Avere provides FXT front-end filers and gateways to link on-premises NAS to public clouds and accelerate public cloud storage access. Its FXT software can also run in the public cloud.
Public Cloud storage can be seen as a slow-access archive tier of storage. To get faster access to cloud-stored data you can place arrays in public cloud regional access centres, as NetApp is doing. A more typical approach is to do the compute in the public cloud as well as holding the stored data there, and let the cloud provider get the stored data to the compute quickly.
When on-premises suppliers link to Amazon they use its S3 protocol, and this is becoming so popular that it is starting to appear as an on-premises access protocol as well; for example with certain object storage products.

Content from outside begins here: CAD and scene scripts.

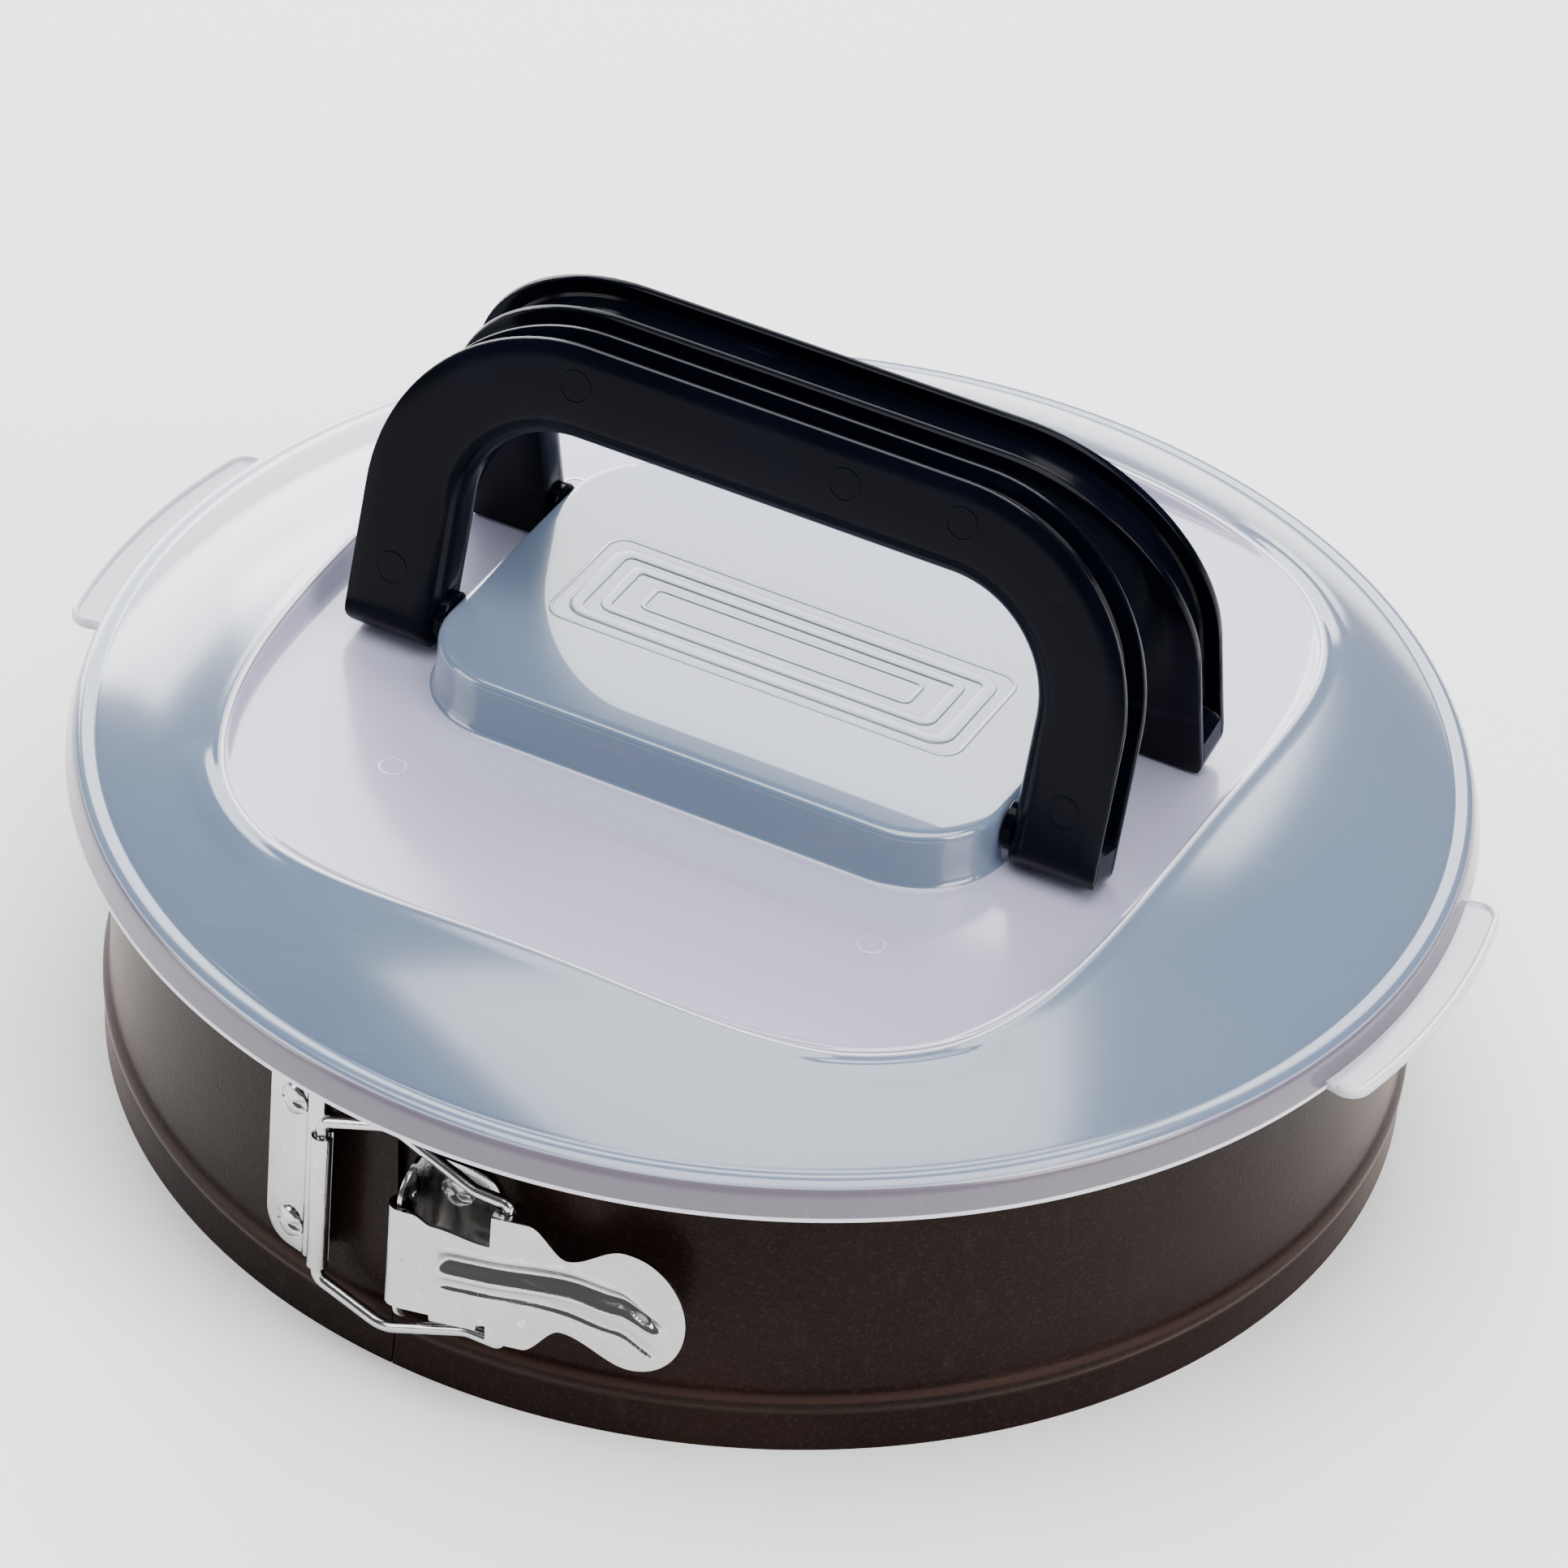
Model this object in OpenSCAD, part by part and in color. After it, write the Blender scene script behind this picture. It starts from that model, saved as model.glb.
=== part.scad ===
// Springform cake pan with a draw latch and a domed carrying lid with two folding handles.
// Millimetres. Origin on the table under the pan's centre, +Z up, latch towards -Y.

/* [Pan] */
// Outer diameter of the band's straight wall
pan_d = 260; // [200:1:320]
// Height from the table to the top of the rolled rim
pan_h = 69; // [64:1:90]
// Sheet thickness of the band
band_t = 0.5; // [0.4:0.05:0.8]
// Radius of the rolled rim's tube
curl_r = 2.2; // [1.5:0.1:3]
// How far the bead that holds the base stands out
bead_out = 1.4; // [1:0.1:2]
// Height of the middle of the bead
bead_z = 11.5; // [10:0.5:14]
// How far the band's foot flares out
foot_flare = 0.8; // [0:0.1:1.5]
// Thickness of the base plate
base_t = 0.8; // [0.6:0.1:1.2]
// Depth of the base plate's middle below its edge
base_dish = 1.5; // [0:0.1:3]

/* [Latch] */
// Height of the latch's middle line
latch_z = 36; // [34:0.5:44]
// Distance of the seam to the left of the front middle
seam_off = 9.52; // [7:0.1:12]
// Sheet thickness of the latch plates
plate_t = 0.85; // [0.6:0.05:1.2]
// Height of the hinge plate
hinge_plate_h = 42; // [36:1:46]
// Height of the bracket's plate
bracket_h = 38; // [34:1:42]
// Wire diameter of the bail
wire_d = 2.5; // [2:0.1:3]
// Length of the bail from its hinge to its tips
bail_len = 40.45; // [38:0.05:42]
// Height of the knuckle round the bail
knuckle_h = 31.6; // [24:0.2:34]
// Thickness of the lever's sheet
lever_t = 0.9; // [0.7:0.1:1.2]
// Radius of the lever's round end
lever_end_r = 13.8; // [11:0.1:15]
// Length of the lever from its pivot
lever_len = 58; // [50:1:64]
// Outer diameter of the lever's curl round the bracket
lever_curl_d = 5.3; // [5:0.1:6]
// Turn of the closed lever from +X
lever_deg = 12.1; // [10:0.1:14]
// Shank diameter of the rivets
rivet_d = 3; // [2.5:0.1:3.5]
// Head diameter of the rivets
rivet_head_d = 5.6; // [5:0.1:7]

/* [Lid] */
// Wall thickness of the lid
lid_t = 1.7; // [1.2:0.1:2.5]
// Height of the lid's skirt below its shelf
skirt_h = 5.65; // [4:0.05:9]
// Gap from the rolled rim to the inside of the skirt's top
skirt_gap = 2.7; // [1:0.1:4]
// Rise of the dome above the shelf
dome_h = 25; // [20:0.5:34]
// Half width of the handle recess along X
recess_x = 91.5; // [84:0.5:98]
// Half width of the handle recess along Y
recess_y = 101; // [90:0.5:106]
// Corner radius of the recess
recess_r = 54; // [40:1:60]
// Height of the recess floor above the shelf
recess_floor = 11.17; // [9:0.01:14]
// Half length of the raised box along X
box_x = 60.85; // [50:0.05:66]
// Half width of the raised box along Y
box_y = 43.6; // [36:0.1:50]
// Height of the raised box above the recess floor
box_h = 12; // [11:0.1:16]
// Corner radius of the raised box
box_r = 18.5; // [10:0.5:20]
// How far the lifting tabs stand out from the skirt
tab_out = 7; // [4:0.5:12]
// Half angle of each lifting tab
tab_deg = 13.7; // [8:0.1:20]

/* [Handles] */
// Distance of each handle's pivot from the middle
pivot_y = 22.08; // [18:0.02:25]
// Height of the pivots above the recess floor
pivot_up = 7.56; // [7:0.01:9]
// Half width of a handle
handle_x = 82.2; // [76:0.1:86]
// Height of a handle above its pivot
handle_h = 66.4; // [55:0.1:70]
// Outer corner radius of a handle
handle_r = 41.5; // [30:0.5:50]
// Width of a handle's bar
bar_w = 19.5; // [16:0.5:22]
// Thickness of a handle
handle_t = 11; // [9:0.1:11]
// Part of the thickness on the outer side of the pivot
handle_front = 6.94; // [6:0.01:7]
// Lean of the standing handles towards the middle
lean = 14; // [10:0.5:15]
// Depth of the groove round a handle
groove_depth = 4; // [2:0.5:6]
// Width of the rails beside the groove
rail_w = 1.75; // [1.5:0.05:2.5]
// Diameter of the pivot pegs
peg_d = 4.7; // [4:0.1:5]

/* [Fits] */
// Radial clearance of pins and pegs
pin_gap = 0.05; // [0.02:0.01:0.1]
// Gap between seated pieces
seat_gap = 0.1; // [0.05:0.01:0.2]
// Gap between pieces that move apart
part_gap = 0.3; // [0.2:0.05:0.5]

/* [Hidden] */
$fn = 96;
eps = 0.01;
band_r = pan_d / 2;
half_gap_deg = asin(part_gap / 2 / band_r);
mm_deg = 180 / (PI * band_r);
seam_deg = -90 - asin(seam_off / band_r);
rim_r = band_r - band_t + 2 * curl_r;
bead_flat = 1.1;
bead_slope = 2.2;
plate_r0 = band_r + seat_gap;
plate_r1 = plate_r0 + plate_t;
hinge_deg0 = seam_deg - 32.45 * mm_deg;
hinge_deg1 = seam_deg - 18.15 * mm_deg;
hinge_rivet_deg = seam_deg - 25.87 * mm_deg;
bracket_deg0 = seam_deg + 4.9 * mm_deg;
bracket_deg1 = seam_deg + 21.55 * mm_deg;
bracket_rivet_deg = seam_deg + 12.59 * mm_deg;
hinge_rivet_up = 15;
bracket_rivet_up = 12.6;
knuckle_or = wire_d / 2 + plate_t + pin_gap;
bail_x = -25;
bail_y = -(band_r + 3.5);
bail_deg = -0.85;
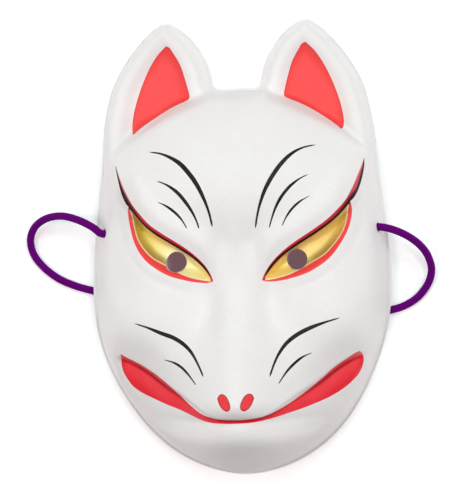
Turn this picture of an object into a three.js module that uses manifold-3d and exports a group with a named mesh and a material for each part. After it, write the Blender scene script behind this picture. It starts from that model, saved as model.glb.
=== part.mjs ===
// A moulded fox mask that lies on its rim, face up, with one loose elastic cord.
// Millimetres. +Z points out of the face, +Y to the ears, +X to the right of someone looking at it.
// The face is a height above the rim's plane, worked out point by point, and the shell hangs below it.
import * as THREE from "three";
import { mergeVertices } from "three/addons/utils/BufferGeometryUtils.js";
import { ConvexHull } from "three/addons/math/ConvexHull.js";
import Module from "manifold-3d";

const wasm = await Module();
wasm.setup();

// Driving dimensions of the shell
const WALL = 1.5; // thickness of the moulded plastic
const FLANGE_WIDTH = 1.2; // the small lip that runs round the rim
const FLANGE_HEIGHT = 1.0;
const RIM_INSET = 2.8; // from the outline to the hollow at the rim
const ARCH_HEIGHT = 7.5; // how far the rim lifts at the temples, over the cord
const SHELF_HEIGHT = 20.0; // the ears, above the rim
const TEMPLE_LIFT = 4.5; // how much higher the temples and the cheeks stand at the side
const EAR_HOLLOW = 4.5;
const WALL_RUN = 10.0; // how far in the side wall has done most of its rise
const TEMPLE_RUN = 5.0; // how much further that is at the temples, where the wall is gentler
const CHIN_RUN = 3.5; // and how much less at the chin, where it is steeper
const DOME_HEIGHT = 50.0; // the broad bulge of the face, without the muzzle
const DOME_RADIUS = 92.0; // to the side and up
const DOME_LENGTH_DOWN = 128.0;
const DOME_CENTRE_Y = -1.5;
const FOREHEAD_STEP = 5.5; // from the forehead's edge down to the ears
const SKEW = 1.2; // eyes and mouth sit this far to one side, as the hand-carved model did
const EYE_END_SKEW = 0.8; // and the outer ends of the eyes a little further
const JAW_LEAN = 1.1; // the rim itself leans a little to the other side, at the jaw and at the ears
const EAR_LEAN = 0.7;

// Driving dimensions of the eyes, the mouth and the cord
const PUPIL_RADIUS = 5.4;
const PUPIL_X = 31.9;
const PUPIL_Y = -7.1;
const TEMPLE_DROP = 9.5; // from the front of the face to its side, outside the eye
const BROW_STEP = 3.0;
const BROW_SWELL = 2.2;
const EYE_FOLD = 0.6;
const SOCKET_DEPTH_INNER = 10.5;
const SOCKET_DEPTH_OUTER = 9.5;
const LIP_GROOVE = 3.0; // under the upper lip, at the middle and further out
const LIP_GROOVE_SIDE = 5.5;
const MOUTH_SINK = 3.6; // how far the cheek falls to the corner of the mouth
const JAW_DROP = 4.0; // the jaw beside the mouth lies lower than the cheek
const CORD_RADIUS = 2.0;
const CORD_SIDES = 10;
const CORD_STEPS = 46;
const CORD_HOLE_RADIUS = 2.6;
const CORD_HOLE_X = 73.8;
const CORD_HOLE_Y = 9.0;
const KNOT_RADIUS = 4.0;
const KNOT_LENGTH = 7.4;
const KNOT_GAP = 1.0; // from the wall to a knot, which is a little slack

// Half of the rim's outline, from the forehead round the ear to the chin
const HALF_RIM = [
  [10.3, 87.6], [12.3, 88.5], [13.2, 90.8], [14, 95], [17, 103.9], [23.1, 113.9], [31.2, 121.5],
  [38.6, 125], [47.5, 119.5], [59.8, 105.8], [69.3, 89.1], [74.3, 68], [75.7, 46], [77.9, 26],
  [80.4, 4], [81.7, -20], [80.6, -40], [77.6, -55], [71.8, -70.3], [63.3, -85.9], [52.1, -100.6],
  [37.5, -113], [19.7, -121.6], [0, -125.2],
];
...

What Oracle is doing is different.
It is linking its on-premises ZFS appliance with its own ZFS-based storage in its own Oracle public cloud, not Amazon, Azure or Google. The ZFS data remains in Oracle-controlled facilities all the time and Oracle does not cede control to any public cloud provider with this latest announcement.
What we imagine Oracle would like to see happen is that its database customers, who use competitors' on-premises arrays and are moving data to Amazon, Azure or Google from them, start to use Oracle's public cloud instead because, it would argue, it's less costly and the on-premises-public cloud integration is much better.
The data stays in a single supplier domain and doesn't need CPU cycles expended on converting access protocols and data formats.
Customers who have experienced Oracle's forceful approach to pricing may feel that to cede even more control over data placement to Oracle could be a bad idea. Keeping data in competing public clouds could help make Oracle play nice and prevent it raising prices once customers have no exit from the walled hybrid garden Oracle is building.
With all this in mind, current ZFS Storage Appliance customers might well expect contact from Oracle's channel to talk about Oracle Storage Cloud integration.